Ademais, os investidores podem desempenhar um papel fundamental ao incentivar as empresas a implementar suas diretrizes de ESG. Diversos fundos de investimento estão buscando reduzir a exposição aos riscos da transição climática em seu portfólio, alinhar seus investimentos com projetos sustentáveis e usufruir das oportunidades de financiamento das infraestruturas de baixo carbono. Neste sentido, o capital necessário e o apetite por investimentos de baixo carbono devem se alinhar para avançar mais rapidamente ao alcance de estratégias de descarbonização.

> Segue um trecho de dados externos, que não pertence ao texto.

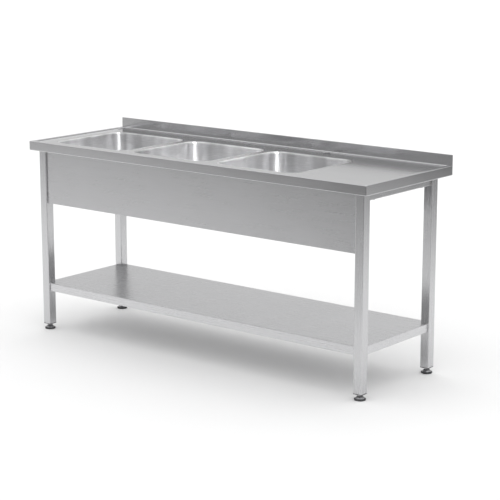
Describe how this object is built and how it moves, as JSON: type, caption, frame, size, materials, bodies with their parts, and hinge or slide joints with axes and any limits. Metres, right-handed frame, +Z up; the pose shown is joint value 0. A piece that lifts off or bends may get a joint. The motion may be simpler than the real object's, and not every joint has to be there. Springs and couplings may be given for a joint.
{
  "type": "three compartment sink",
  "caption": "Long stainless steel catering sink table: pressed square bowls in a row, drainboard at one end, low rear upstand, front apron, lower shelf, square legs on adjustable feet.",
  "frame": {"origin": "on the floor below the middle of the table, at the centre of its outline", "axes": "+X along the table towards the drainboard end, +Y towards the wall behind, +Z up"},
  "size_m": [1.8, 0.6, 0.893],
  "materials": {
    "worktop_sheet": "fine-brushed stainless, satin",
    "bowl_sheet": "deep-drawn stainless, polished satin",
    "frame_tube": "ground stainless tube, grain along its length",
    "panel_sheet": "fine-brushed stainless, satin",
    "shelf_sheet": "fine-brushed stainless, satin",
    "stiffener_sheet": "mill-finish stainless",
    "fastener_metal": "plain stainless",
    "foot_metal": "turned stainless",
    "foot_plastic": "moulded, fine texture",
    "waste_metal": "polished",
    "strainer_metal": "polished",
    "waste_nut_plastic": "moulded polypropylene",
    "seal_rubber": "moulded"
  },
  "bodies": {
    "table": {"bowl_centre": "bowl_sheet", "bowl_left": "bowl_sheet", "bowl_right": "bowl_sheet", "drainboard_channel_inner": "stiffener_sheet", "drainboard_channel_outer": "stiffener_sheet", "foot_insert_front_left": "foot_plastic", "foot_insert_front_right": "foot_plastic", "foot_insert_rear_left": "foot_plastic", "foot_insert_rear_right": "foot_plastic", "foot_lock_nuts": "fastener_metal", "front_panel": "panel_sheet", "leg_front_left": "frame_tube", "leg_front_right": "frame_tube", "leg_rear_left": "frame_tube", "leg_rear_right": "frame_tube", "panel_screws": "fastener_metal", "rail_front": "frame_tube", "rail_left": "frame_tube", "rail_rear": "frame_tube", "rail_right": "frame_tube", "shelf": "shelf_sheet", "shelf_bolts": "fastener_metal", "shelf_hat_front": "stiffener_sheet", "shelf_hat_rear": "stiffener_sheet", "shelf_rivet_nuts": "fastener_metal", "waste_body_centre": "waste_metal", "waste_body_left": "waste_metal", "waste_body_right": "waste_metal", "waste_nut_centre": "waste_nut_plastic", "waste_nut_left": "waste_nut_plastic", "waste_nut_right": "waste_nut_plastic", "waste_seal_lower_centre": "seal_rubber", "waste_seal_lower_left": "seal_rubber", "waste_seal_lower_right": "seal_rubber", "waste_seal_upper_centre": "seal_rubber", "waste_seal_upper_left": "seal_rubber", "waste_seal_upper_right": "seal_rubber", "worktop": "worktop_sheet", "worktop_bolts": "fastener_metal", "worktop_channel_front": "stiffener_sheet", "worktop_channel_left": "stiffener_sheet", "worktop_channel_rear": "stiffener_sheet", "worktop_channel_right": "stiffener_sheet", "worktop_nuts": "fastener_metal"},
    "foot_front_left": {"foot_stud_front_left": "foot_metal", "foot_pad_front_left": "foot_plastic"},
    "foot_front_right": {"foot_stud_front_right": "foot_metal", "foot_pad_front_right": "foot_plastic"},
    "foot_rear_left": {"foot_stud_rear_left": "foot_metal", "foot_pad_rear_left": "foot_plastic"},
    "foot_rear_right": {"foot_stud_rear_right": "foot_metal", "foot_pad_rear_right": "foot_plastic"},
    "strainer_left": {"strainer_left": "strainer_metal"},
    "strainer_centre": {"strainer_centre": "strainer_metal"},
    "strainer_right": {"strainer_right": "strainer_metal"}
  },
  "joints": [
    {"name": "foot_front_left_height", "type": "slide", "parent": "table", "child": "foot_front_left", "axis": [0, 0, -1], "range_m": [0, 0.025]},
    {"name": "foot_front_right_height", "type": "slide", "parent": "table", "child": "foot_front_right", "axis": [0, 0, -1], "range_m": [0, 0.025]},
    {"name": "foot_rear_left_height", "type": "slide", "parent": "table", "child": "foot_rear_left", "axis": [0, 0, -1], "range_m": [0, 0.025]},
    {"name": "foot_rear_right_height", "type": "slide", "parent": "table", "child": "foot_rear_right", "axis": [0, 0, -1], "range_m": [0, 0.025]},
    {"name": "strainer_left_lift", "type": "slide", "parent": "table", "child": "strainer_left", "axis": [0, 0, 1], "range_m": [0, 0.08]},
    {"name": "strainer_centre_lift", "type": "slide", "parent": "table", "child": "strainer_centre", "axis": [0, 0, 1], "range_m": [0, 0.08]},
    {"name": "strainer_right_lift", "type": "slide", "parent": "table", "child": "strainer_right", "axis": [0, 0, 1], "range_m": [0, 0.08]}
  ]
}
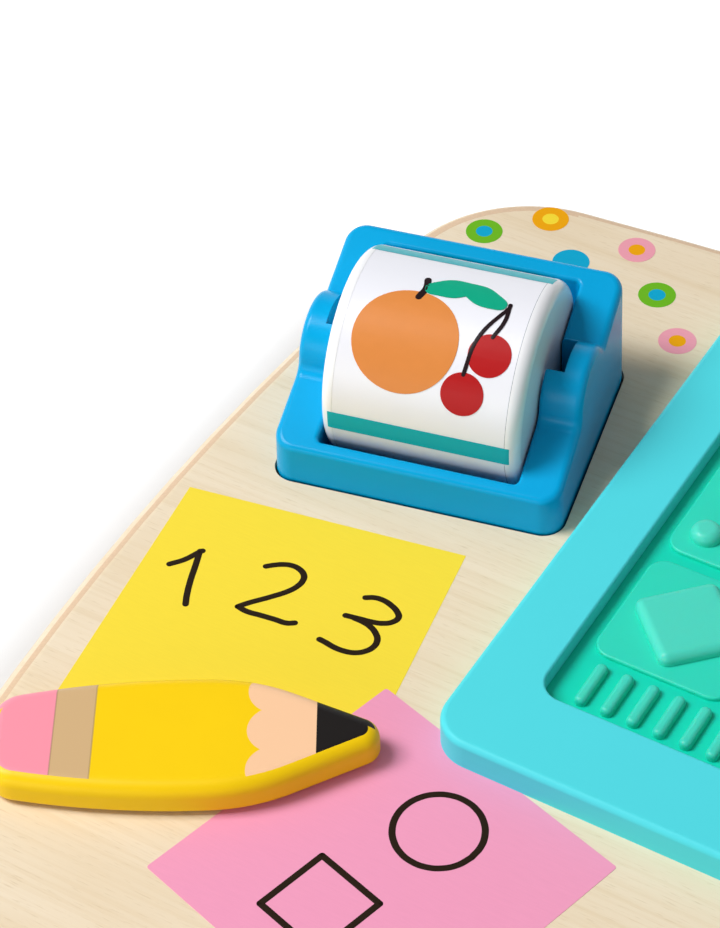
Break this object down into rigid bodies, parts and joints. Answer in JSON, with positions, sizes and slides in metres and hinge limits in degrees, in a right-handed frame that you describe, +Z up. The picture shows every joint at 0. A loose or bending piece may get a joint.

A título de conclusão, a agenda ESG no ambiente corporativo, em conjunto com o desenvolvimento do mercado de precificação do carbono, incentivos aos investimentos verdes e a ampliação de soluções para a utilização do H2V, confere oportunidades promissoras para as empresas sediadas no Brasil. O estabelecimento de metas de descarbonização pode se alinhar a maior vantagem competitiva e a menor dependência e risco com a volatilidade dos preços de recursos fósseis. No entanto, desafios ainda são presentes, como questões tecnológicas, econômicas e regulatórias, e devem ser alvo de esforços do marco institucional do setor energético e dos stakeholders envolvidos.